Conversely, products with an exclusionary process screen out specific companies, sectors, industries, or business activities. These screens are frequently based on the level of revenue exposure that a company has to a specific product or activity that goes against a pre-specified view on sustainability. Depending on the specific methodology, these products can provide a sustainable tilt while maintaining a reasonably low level of tracking error relative to typical non-sustainable products.
Defined Exposure: Sustainable and Disruptive Themes
One way to provide defined sustainable exposure is ESG integration with a focus on ESG factors that target specific issues, such as climate change or social issues. Another way to target defined sustainable exposures is through sustainably themed products. Sustainable themes focus on innovative and disruptive industries that could lead to tangible improvements in certain environmental and social matters. These industries should be well-positioned to grow as beneficiaries of paradigm shifts and as possible solutions to some of the world’s most pressing issues.
In 2015, the UN categorized some of these issues via 17 Sustainable Development Goals (SDGs), with an objective of achieving them by 2030. These goals frame the main sustainability trends that have the potential to create long-term growth opportunities. For example, the UN’s Affordable and Clean Energy goal looks to ensure access to affordable, reliable, sustainable and modern energy for all people, in part by increasing renewables’ share of the overall energy mix. Clean technologies typically target companies in renewable energy production, energy storage, smart grid implementation, building energy efficiency, and carbon-reducing products and solutions. Clean energy generation still only makes up 11% of the global energy mix.7 However, we believe we’re at the beginning of a major push towards clean technologies that power devices, cars, homes, and more, fueled by a top-down push from the federal government.
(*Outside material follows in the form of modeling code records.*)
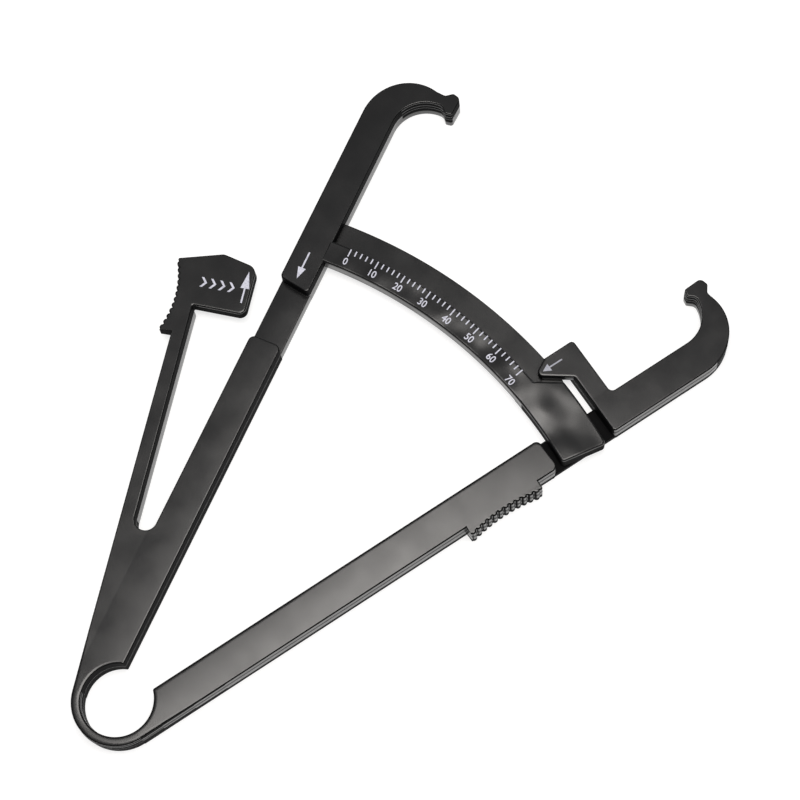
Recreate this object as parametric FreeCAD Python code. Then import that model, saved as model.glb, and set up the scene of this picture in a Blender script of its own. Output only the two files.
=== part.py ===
"""Skinfold caliper: one plastic moulding that works through two flexures.

The caliper lies flat, millimetres, +Z up. The origin is the centre of the ring hole on the rest face,
and +Y runs midway between the two arms towards the jaws. An arm has its own pair of coordinates:
"along" runs from the ring centre to the jaw, and "out" is square to it, away from the other arm.
"""
import FreeCAD, Part
import math
import os

# Whole moulding
THICK = 6.6                 # full thickness of arms, jaws and ring

# Spring ring
RING_HOLE = 8.3             # radius of the hole
RING_OUTER = 10.7           # outer radius, to which all three outer edges are tangent
HOLE_SIDE = 70.0            # a place on the hole's wall, degrees from +Y, between the opening and the ring
HOLE_ROUNDING = 0.4         # rounding of the two corners at the hole's opening

# Arms
ARM_ANGLE = 16.2            # each arm from +Y, at rest
ARM_IN = 2.3                # inner edge from the line through the ring centre
LEFT_OUT = 10.4             # outer edge of the left arm
RIGHT_OUT = RING_OUTER      # outer edge of the right arm
ROOT_END = 20.0             # where the web round the ring ends and the straight handle begins
CORNER = 1.0                # rounding of the free corners, seen from above

# Left arm
HANDLE_END = 91.8           # top end of the left handle
NECK_TOP = 3.2              # the neck is low, so that the lever's head can swing over it
JAW_FOOT_IN = 106.6         # slanted lower end of the left jaw, at its inner edge
JAW_FOOT_OUT = 107.9        # and at its outer edge

# Jaws, the same on both arms
HOOK_START = 150.0
HOOK_OUTER_R = 11.6
HOOK_OUTER_ALONG = 156.1    # centre of the outer curve
HOOK_INNER_R = 8.5
HOOK_INNER_ALONG = 155.7    # centre of the inner curve
HOOK_RISE = 0.4             # how far the outer curve's end stands above its circle
TIP_START = -5.5            # "out" where the hook ends and the contact foot begins
LEFT_FACE_ANGLE = 3.6       # the contact faces are radial, this far inside the arm's axis
RIGHT_FACE_ANGLE = 3.15
TIP_LOW = 163.2
TIP_HIGH = 166.9
TIP_INSTEP = (3.2, 164.0)   # distance behind the contact face, and "along"
TIP_HEEL = (2.1, 162.9)
TIP_CROWN = (1.3, 168.5)
TIP_CROWN_END = (3.8, 167.5)
TIP_ROUNDING = 0.5

# Curved scale, concentric with the ring
SCALE_IN = 115.5
SCALE_STEP = 121.3          # between the raised strip and the recessed rail
SCALE_OUT = 126.8           # outer edge of the end block
RAIL_OUT = 127.4            # outer edge of the rail
SCALE_LOW = 2.5             # underside of the rail and of the end block
BAND_LOW = 3.5              # underside of the raised strip
RAIL_TOP = 4.1
SHOULDER_IN = 11.45         # degrees from +Y where the rail ends, at the step
SHOULDER_OUT = 13.5         # and at the outer edge
BLOCK_END_IN = 21.25
BLOCK_END_OUT = 21.7

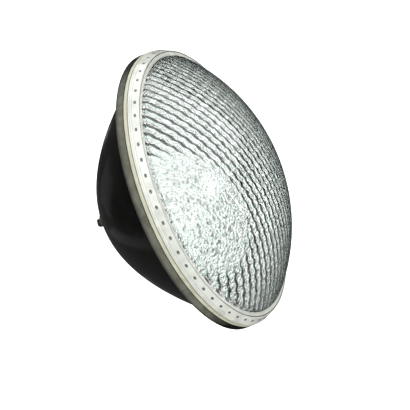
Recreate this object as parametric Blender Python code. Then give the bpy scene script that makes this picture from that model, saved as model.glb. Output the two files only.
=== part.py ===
"""Sealed-beam underwater pool lamp of PAR56 size, with two screw terminals.

The lamp faces -Y with +Z up. Its axis is the Y axis, and the origin is on that axis, in the plane
of the rim's back face, which seats in the pool niche. Outlines are (radius, y) pairs: negative y is
towards the water, positive y towards the terminals. All sizes are in metres.
"""

import math

import bmesh
import bpy
from mathutils import Vector

# Rim
FLANGE_DIAMETER = 0.1778  # 56 eighths of an inch
FLANGE_THICKNESS = 0.0052
SEAT_WIDTH = 0.0077  # radial width of the rim's flat back face
SEAL_THICKNESS = 0.0024
SEAL_WIDTH = 0.0074
EDGE_ROUND = 0.0007
FINE_ROUND = 0.00035  # on the edges of the small pieces

# Reflector bowl
BOWL_DEPTH = 0.0550  # from the rim's back face to the flat back of the bowl
BOWL_WALL = 0.0038  # measured along the radius, at the seat plane
BACK_FLAT_RADIUS = 0.0240
FLOOR_THICKNESS = 0.0040
FLOOR_INSET = 0.0004  # how much smaller the mirror's flat floor is than the flat back
SHOULDER_ROUND = 0.0060

# Lens
LENS_CROWN = 0.0339  # how far the dome rises in front of its own edge
LENS_THICKNESS = 0.0042
DOME_INSET = 0.0070  # from the flange's edge to the edge of the dome
DOME_STEP = 0.0018  # how far the dome's edge stands in front of the lip
SKIRT_HEIGHT = 0.0064
SKIRT_DRAFT = 0.0028
LIP_WIDTH = 0.0037

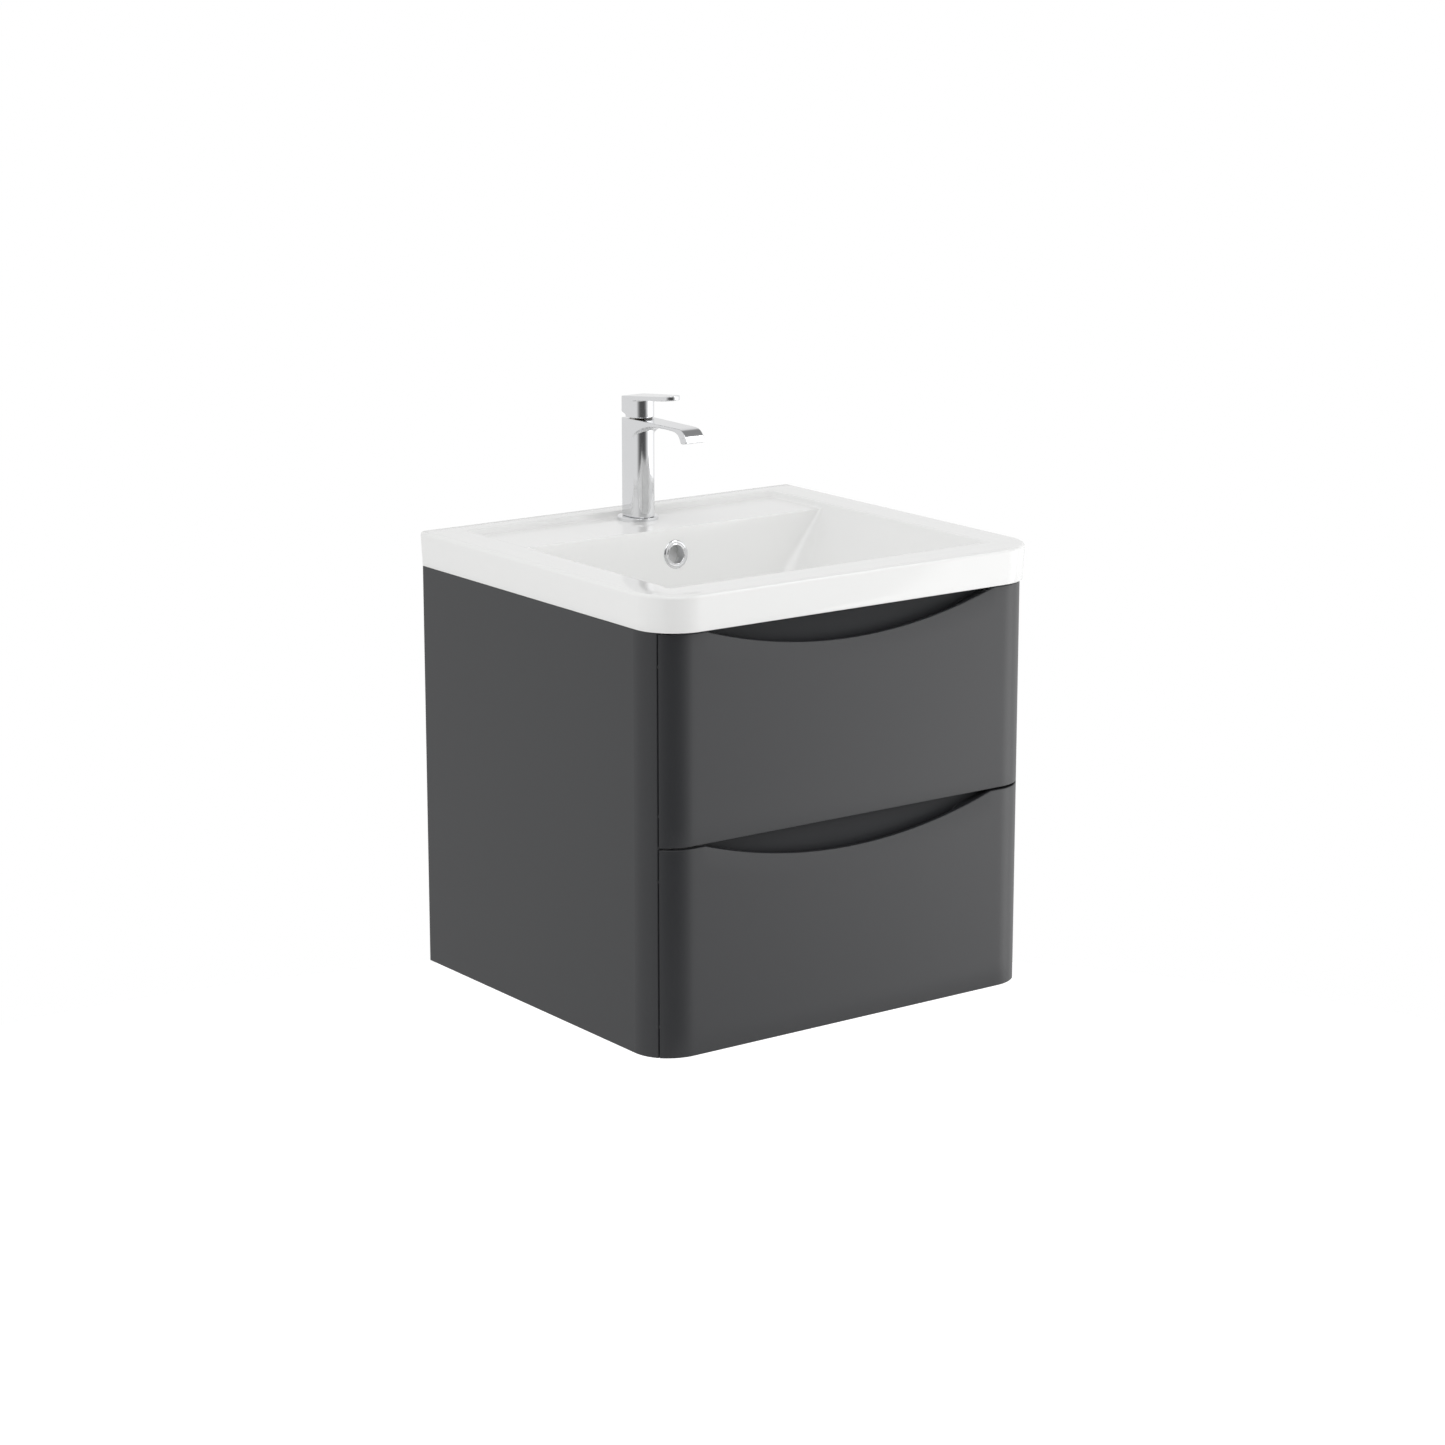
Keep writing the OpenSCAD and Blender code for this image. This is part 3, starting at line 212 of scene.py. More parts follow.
def makeLamps():
    for name, (place, target, width, height, watts, glossy) in lamps.items():
        data = bpy.data.lights.new(name, "AREA")
        data.shape, data.size, data.size_y, data.energy = "RECTANGLE", width, height, watts
        lamp = linked(name, data)
        lamp.visible_camera = False
        lamp.visible_glossy = glossy
        lamp.location = place
        lamp.rotation_euler = (Vector(target) - Vector(place)).to_track_quat("-Z", "Y").to_euler()


makeCamera(cameraLook)
makeWorld(studio)
makeFloor(studio)
makeLamps()
print("camera, floor and lamps are set")


# ---- effects that several finishes use

def objectPlace(group, stretch=(1.0, 1.0, 1.0)):
    place = addNode(group, "ShaderNodeTexCoord").outputs["Object"]
    return addNode(group, "ShaderNodeMapping", {"Vector": place, "Scale": stretch}).outputs["Vector"]


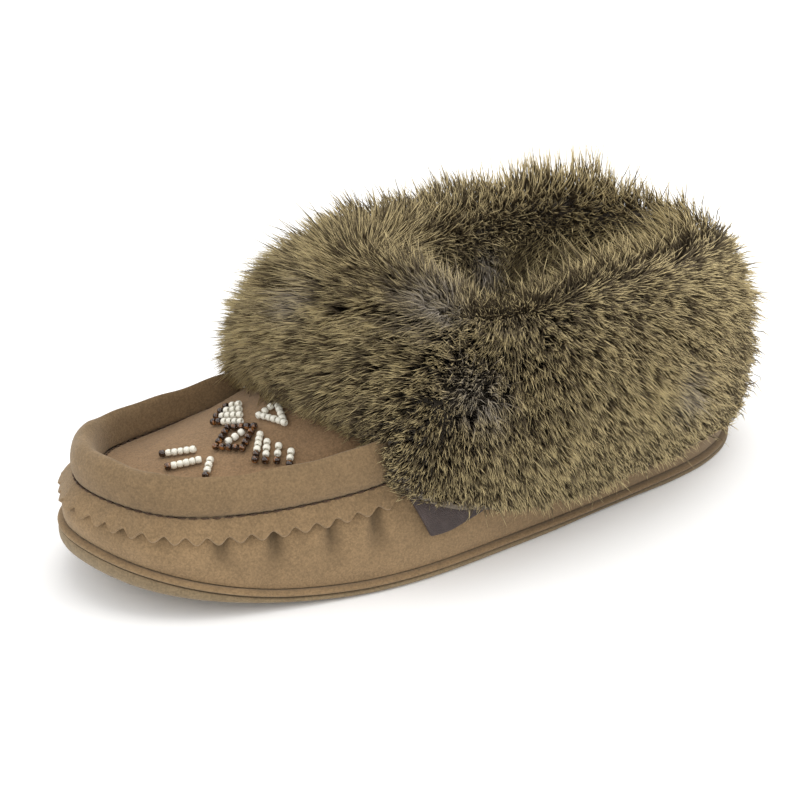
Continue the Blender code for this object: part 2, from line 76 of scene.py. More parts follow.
# Sizes of the shoe, as in the solids
SOLE_LENGTH = 0.258
BALL_WIDTH = 0.096
SEAM_HEIGHT = 0.030
THROAT_HEIGHT = 0.071
COLLAR_HEIGHT = 0.067
COLLAR_LENGTH = 0.143
COLLAR_WIDTH = 0.061
HEEL_LEAN = 0.010
UPPER_WALL = 0.0020
CLEARANCE = 0.0003
TOE_SPRING = 0.012
ARCH_RISE = 0.0012
TOE_SOLE_HEIGHT = 0.0082
HEEL_SOLE_HEIGHT = 0.0040
SOLE_EDGE_ROUND = 0.0018
WELT_WIDTH = 0.0034
WELT_HEIGHT = 0.0018
INSOLE_THICKNESS = 0.0030
INSOLE_MARGIN = 0.0012
WALL_INSET = 0.0022
WALL_BELLY = 0.0026
ROLL_HEIGHT = 0.0118
ROLL_WIDTH = 0.0092
FLAP_DROP = 0.0060
FLAP_THICKNESS = 0.0012
TOOTH_PITCH = 0.0062
TOOTH_DEPTH = 0.0021
TAB_LENGTH = 0.0255
TAB_HEIGHT = 0.0094
TAB_THICKNESS = 0.0014
FUR_DEPTH = 0.0270
FUR_RISE = 0.0225
FUR_LINING_DEPTH = 0.0115
FUR_LINING_DROP = 0.0160
BACKING_GAP = 0.0009
BEAD_DIAMETER = 0.0020
BEAD_PITCH = 0.0021
ROLL_FOOT = ROLL_WIDTH * 0.74
BELLY_SHARE = 0.55

# Sizes that only the looks have
APRON_STEP = 0.7 * MM
WALL_WAVE = 0.35 * MM
FLAP_FLUTTER = 0.30 * MM
TAB_LIFT = 0.5 * MM
TAB_HIDDEN = 0.05
SEAM_STITCH_DROP = 0.55 * MM
APRON_STITCH_GAP = 0.9 * MM
# Depth of a crease at which its painted shade is full
CREASE_DEPTH = 1.5 * MM
HEEL_SHADOW_START = -0.03
HEEL_SHADOW_END = 0.10

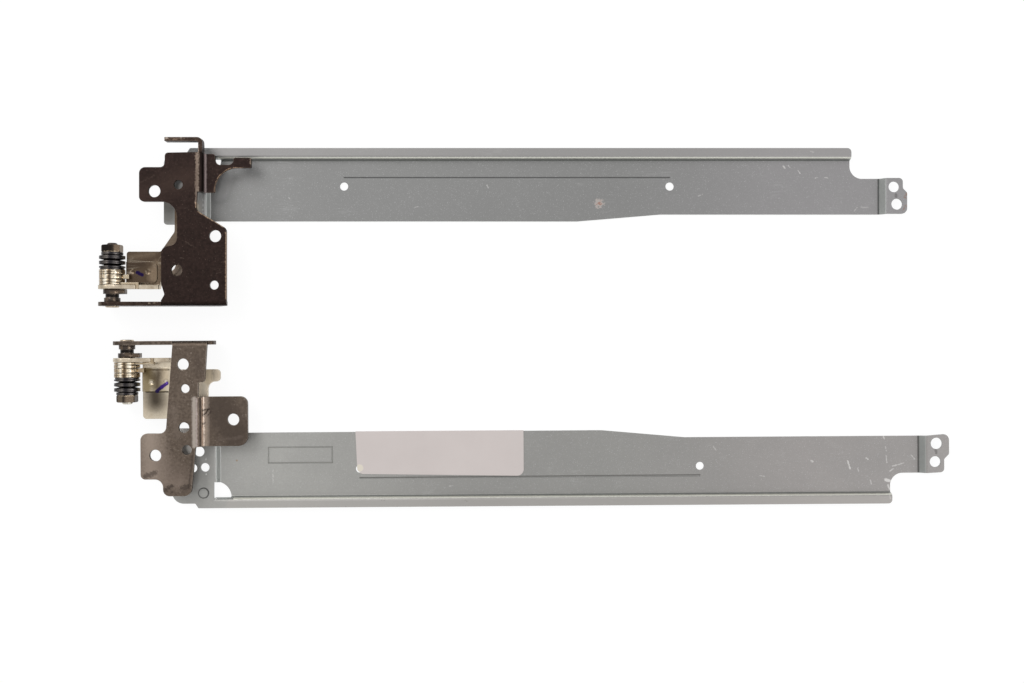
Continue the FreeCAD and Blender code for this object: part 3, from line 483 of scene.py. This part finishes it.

Some trends are so disruptive that they map to several SDGs. For example, Fintech, which delivers financial services through innovative technology, can map to Decent Work and Economic Growth as well as Industry, Innovation, and Infrastructure. Fintech is more than digital wallets and mobile payments. It also offers powerful solutions that can create opportunities, particularly for previously underserved populations. It’s a theme that promotes development-oriented policies that can spur job creation, entrepreneurship, and the growth of micro and small businesses.
Right for the Times
For a long time, the general perception was that for companies to align with ESG criteria, it came at a cost. We believe that cost now creates investment opportunities as companies increasingly pivot their business models toward sustainability. Motivations for the pivots aren’t uniform, but they’re informed by more socially conscious investors and consumers. Today, sustainable investing is capable of changing corporate behavior for the better, potentially leading to better financial outcomes for companies and clients. In our view, investors don’t have to sacrifice performance for sustainability.